А Николай Евгеньевич Слупский и по сей день посмеивается:
— Что правда, то правда: трясли, бедолагу, здорово. Даром он свой хлеб не ел. Мы учиться пришли, а не шутки шутить. И по собственному, как говорится, желанию. Я во сне видел: лечу, оперирую. Во сне пугался: надо оперировать, а как — не знаю…
Время было сложное, старые навыки, привычки, традиции умирать никак не хотели. Знаменитый сторож бывшей пироговской «черной анатомии» (анатомического театра) Роман — пьяница, но умелый помощник прозекторов, много лет не выходивший за пределы своего «заведения», — по-прежнему называл профессуру «ваше высокопревосходительство», а слушателей академии — «вашесковородие». Объяснять происшедшие перемены старику было бесполезно. Он только помаргивал и отмахивался.

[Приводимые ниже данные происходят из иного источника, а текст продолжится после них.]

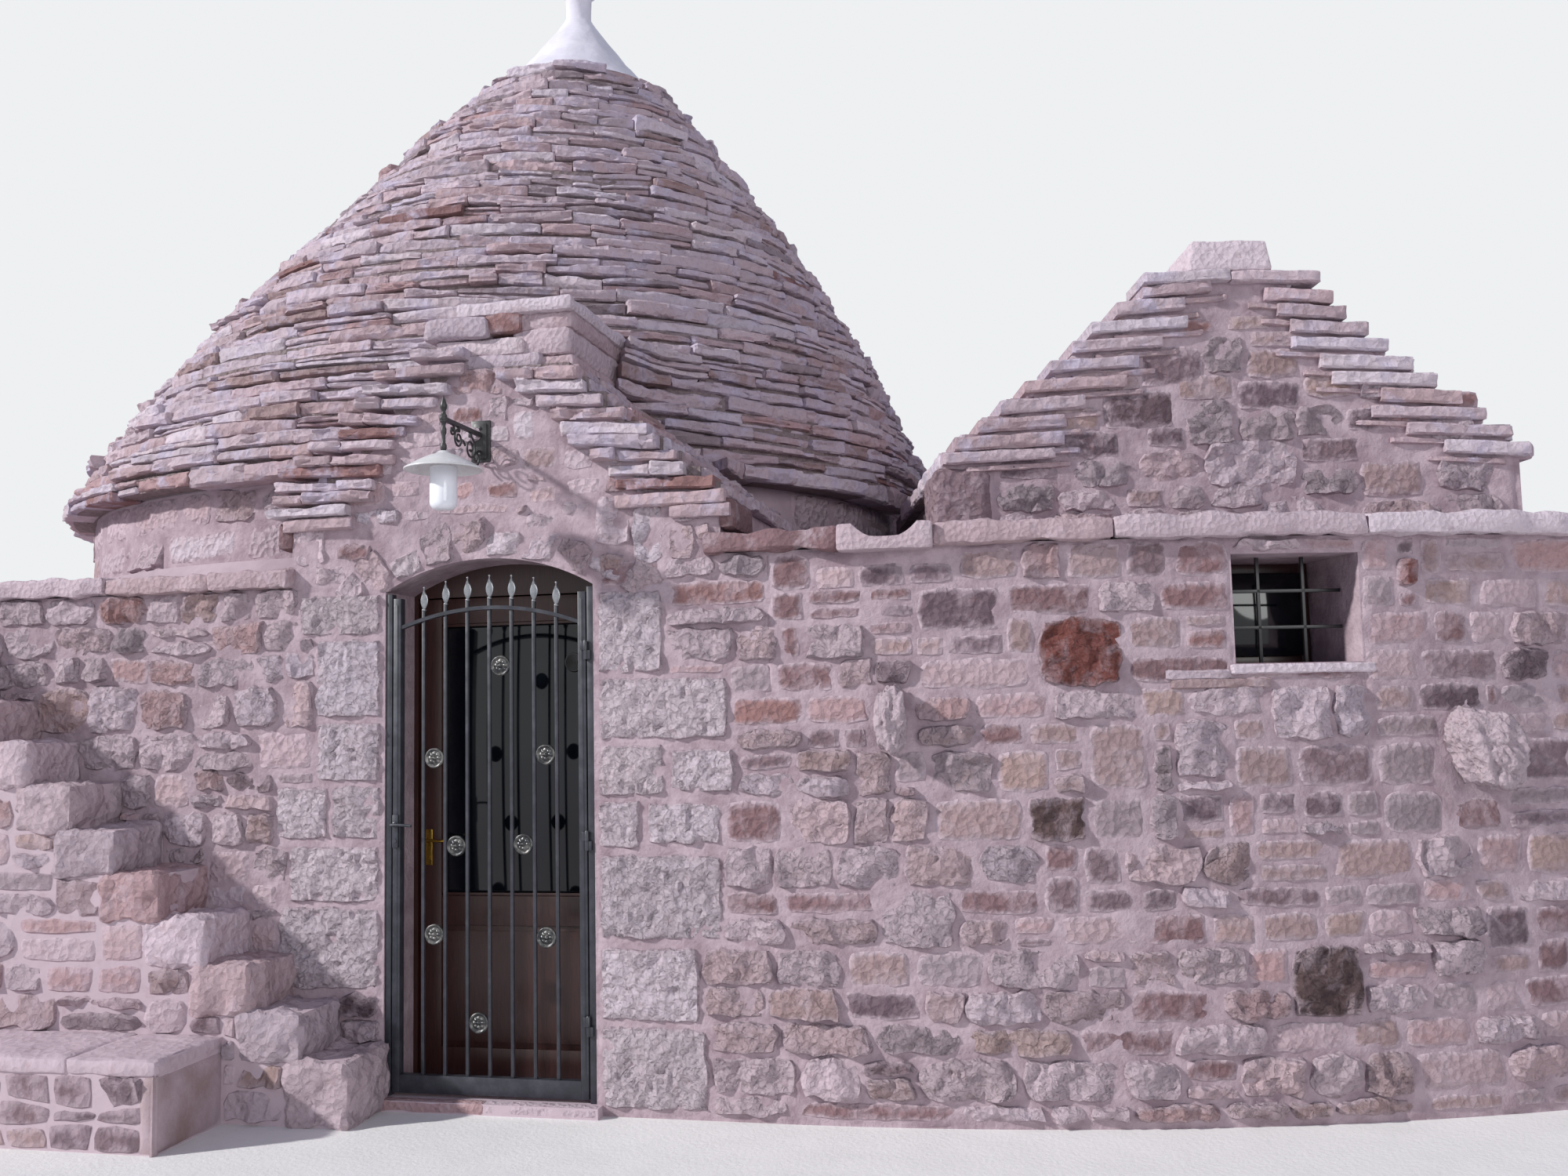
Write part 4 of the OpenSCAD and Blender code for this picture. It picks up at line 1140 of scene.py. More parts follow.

На «вакации» бывший краском Слупский ездил к родителям, в дальнее село. Здесь, ежели кто забивал барана, Николай Евгеньевич его непременно препарировал, но с таким изяществом, что владелец туши не ругался. Сюда же приезжали дядья, врачи, один из Вольска, другой из Чернигова, врачи земские, опытные, умные, наблюдательные. «Вакации» превращались в занятия: оба дяди желали видеть своего племянника не «вольноопределяющимся» от медицины, а настоящим врачом. Был еще и двоюродный дед, тоже врач, — тот гонял всех троих нещадно, от него даже сбегали на речку.
В академии учителя у Слупского были чрезвычайно сильные: Шевкуненко, Тонков, Павлов, Москаленко, Оппель. Особенно строго относились к изучению анатомии. В запястье есть восемь косточек, студенты на ощупь должны были знать, какие правой руки, какие левой. А знаменитый Тонков укалывал на экзамене труп длинной иглой и спрашивал:
— Через что прошла игла?
Строг был неумолимо и никакие чрезвычайные и жалостные обстоятельства своих слушателей во внимание не принимал.
— В хирурги собрался? — спрашивал он. — Без знания анатомии? Забудь, голубчик, забудь мечту свою и ступай от меня вон. Ступай, мне и глядеть на тебя совестно!
Бывало, стены аудиторий содрогались от могучего хохота. Это старые профессора рассказывали будущим первым советским врачам о некоторых камуфлетах медицины времен Российской империи. Так, например, одной весьма сановитой даме понадобился медик, и непременно притом представительной наружности. Кого к ней не посылали, всех гнала вон.
— Голос противный — это про одного.
— Рыжих не выношу! — это про другого.
— Заика! — это про третьего.
Тогда послали капризной сановнице представительнейшего семинариста, конечно, проинструктировав его слегка. Семинарист был нанят дамой помесячно с окладом в семьдесят рублей только потому, что выписал ей самое дорогое из всех существующих лекарств. Пилюли тогда делались в золотой обкладке. Обкладка стоила десять рублей. Вот это даме и понравилось.